先端半導体研究センターでも、微細化とは異なる改良を行う研究も行うとみられます。
(4)では、数の機能を統合したシステムをひとつの半導体チップ上で実現したSoCについて、高性能を発揮するための半導体の設計について研究するとみられます。(5)は半導体製造のサスティナビリティについての研究で、たくさんの電力と化学品を使って半導体は製造されており、それらが環境に与えている影響を評価し、低減するための方法を研究すると予想されます。
上記の活動は、産総研の共用設備や連携拠点である下記を活用して行われます。
https://youtu.be/jRWa_c82lKY
先端半導体研究センターではこのような設備を用いて、5つの重点課題における研究開発と企業への試作サービス提供、人材育成を一体として実施することにより、先端半導体のオープンイノベーションを推進する中核拠点となることを目指すそうです。
TSMCよる熊本での製造拠点建設やマイクロンの広島工場への拡張投資など、日本での半導体製造に明るいニュースがいくつかは発表されていますが、製造の主舞台は海外であるのが現状です。

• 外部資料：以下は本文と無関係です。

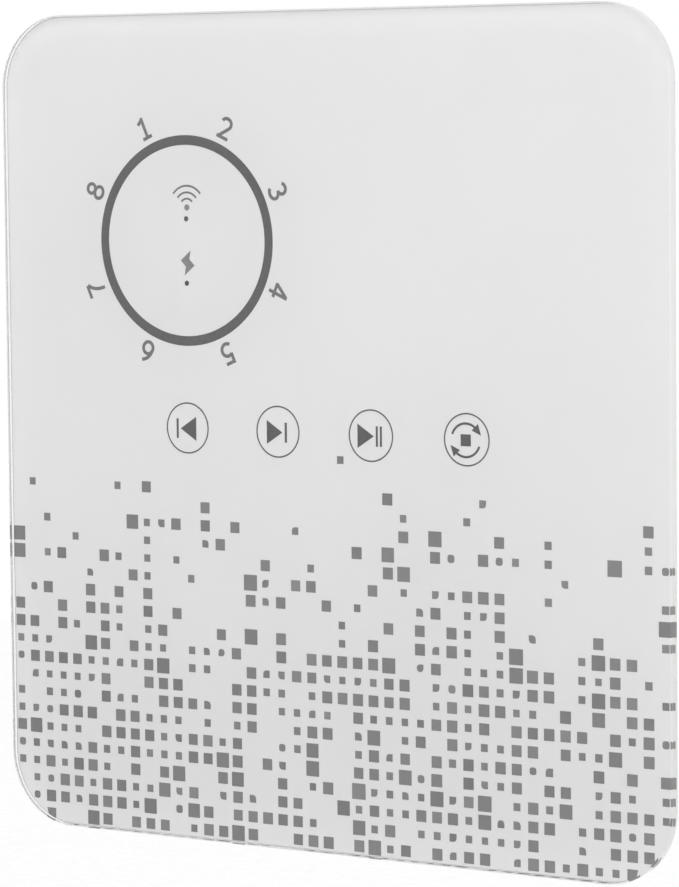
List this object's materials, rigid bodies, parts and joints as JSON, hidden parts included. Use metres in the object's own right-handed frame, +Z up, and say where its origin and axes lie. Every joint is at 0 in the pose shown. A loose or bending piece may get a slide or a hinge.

一方で2 nm世代の半導体量産を目標に掲げたラピダスが、国と主要企業から支援を受けて設立され、北海道の千歳市に建設準備が進められています。そもそも半導体製造装置や電子材料の分野では、日本企業の世界シェアは高いの現状です。このような状況の中、産総研にて半導体のオープンイノベーションを加速することは、各社の研究活動のサポートとなるため重要だと言えます。特に電子材料を研究する化学メーカーにおいては、製造ラインを自前で整備することは莫大な費用が掛かりますので、このような場を活用して競争力のある材料を開発してほしいと思います。